Tubular nodes are the characteristic design element in lattice structures, where tubes intersect each other. It is preferred that incoming tubes, the stubs, remain in certain ratio of the diameters (0.8) to the continuous tube, the chord, to achieve efficient load bearing effects. This effect determines to the final dimensional ratios.

The plate thicknesses within offshore foundations are well adapted to the local load situations. A balanced material utilisation can be achieved by design because the dimension of an offshore foundation is large compared to the dimension of hot rolled plates. Tripods and Monopiles are shell structures. Their wall thickness is relatively small compared to the diameter. Therefore, they have to be proven in terms of shell buckling. The tower, central tube and legs are assembled of cylindrical or conical sections, cans, with an individual length of 2 to 4m. The wall thicknesses are in the range of 40 to 60mm in the central column, a few cans in high-stress areas up to 90mm. The wall thicknesses of the conical legs range from 20 to 30mm.
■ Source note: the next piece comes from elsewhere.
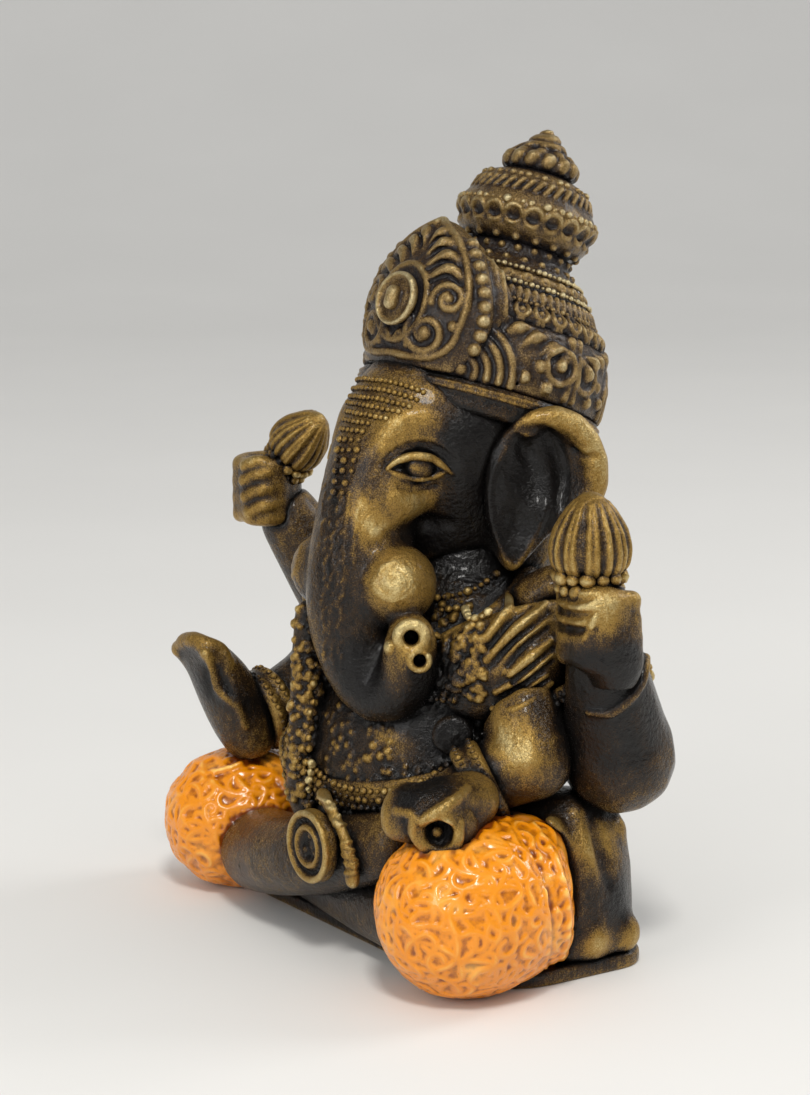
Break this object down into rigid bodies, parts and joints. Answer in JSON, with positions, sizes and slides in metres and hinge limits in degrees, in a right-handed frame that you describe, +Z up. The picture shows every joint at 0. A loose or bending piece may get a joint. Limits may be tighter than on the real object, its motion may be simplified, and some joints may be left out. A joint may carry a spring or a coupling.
{
  "type": "seated ganesha figurine",
  "caption": "Small seated elephant-headed deity figurine with four arms, a tall domed crown and bright enamelled knee cloths, on a thin flat foot plate.",
  "frame": {"origin": "on the table, under the middle of the figure, at the underside of the foot plate", "axes": "+Z up, the figure faces -Y, its own left is +X"},
  "size_m": [0.0596, 0.0396, 0.0798],
  "materials": {
    "dark_patina": "black-brown lacquer over cast resin, dry-brushed with gold on the high places",
    "gilt_patina": "gold dry-brushed over black lacquer, worn dark in the hollows",
    "crown_patina": "black lacquer with a grey-violet cast and pale gold on the raised scrolls",
    "orange_enamel": "glossy orange enamel, brown in the engraved curls",
    "plate_patina": "black lacquer, worn along the edges"
  },
  "bodies": {
    "root": {"foot_plate": "plate_patina", "finial_tip": "gilt_patina", "finial_beads": "gilt_patina", "finial_bowl": "gilt_patina", "crown_beads": "gilt_patina", "crown_bands": "crown_patina", "crown_drum": "crown_patina", "crown_crest": "crown_patina", "crown_jewel": "gilt_patina", "brow_band": "gilt_patina", "left_eye": "gilt_patina", "right_eye": "gilt_patina", "torso": "dark_patina", "trunk": "gilt_patina", "left_tusk": "gilt_patina", "right_tusk": "gilt_patina", "left_ear": "gilt_patina", "right_ear": "gilt_patina", "head": "dark_patina", "sweet": "gilt_patina", "left_bangles": "gilt_patina", "right_bangles": "gilt_patina", "rear_left_armlet": "gilt_patina", "rear_right_armlet": "gilt_patina", "left_bud_collar": "gilt_patina", "left_bud": "gilt_patina", "right_bud_collar": "gilt_patina", "right_bud": "gilt_patina", "left_palm_hand": "gilt_patina", "right_raised_hand": "gilt_patina", "rear_left_hand": "gilt_patina", "rear_right_hand": "gilt_patina", "medallion": "gilt_patina", "left_knee_cloth": "orange_enamel", "right_knee_cloth": "orange_enamel", "sash_tail": "gilt_patina", "right_shin": "dark_patina", "left_shin": "dark_patina", "garland": "gilt_patina", "belt_clasp": "gilt_patina", "necklace": "gilt_patina", "left_shawl": "gilt_patina", "right_shawl": "gilt_patina", "left_forearm": "dark_patina", "right_forearm": "dark_patina", "rear_left_forearm": "dark_patina", "rear_right_forearm": "dark_patina", "left_upper_arm": "dark_patina", "right_upper_arm": "dark_patina", "rear_left_upper_arm": "dark_patina", "rear_right_upper_arm": "dark_patina", "belt": "gilt_patina", "left_haunch": "dark_patina", "right_haunch": "dark_patina", "seat": "dark_patina"}
  },
  "joints": []
}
The lifetime is a central requirement to the design. In the classic oil and gas industry offshore wave loads have already been taken into account. The operation of wind turbine generators causes additionally high dynamic operating loads. This was impressively observed with the Growian project, what was a two bladed 3MW onshore turbine, what failed in 1983 for this reason.

=== Calculation methods ===
FEM methods are mainly used for the assessments. Only these more extensive tools allow to reflect the stress curves in detail and to provide accuracy as it is required for the design. The calculation times have been considerably reduced by scripted modelling and increasing computing speeds, which increased the iterations speeds and thus improved the optimization results.

== Summary and outlook ==
The Tripod foundation for offshore wind turbines represents the beginning of the industrial utilisation of offshore wind energy in German waters. 126 turbines founded on top of Tripods are nowadays operational.

A desk top study has been performed in 2014 assessing the feasibility of the foundation concept to the next turbine generation with 8MW and rotor diameter beyond 160m. It was essential to demonstrate the limited weight increase carrying the even higher loads and thus approving all the existing fabrication and installation processes from the projects done before.

Today the knowledge in offshore engineering from the Tripod decade is an immaterial asset to be put into new projects using Monopile, Jacket or Tripod concepts, exploring the recent actions for lowering the cost of energy.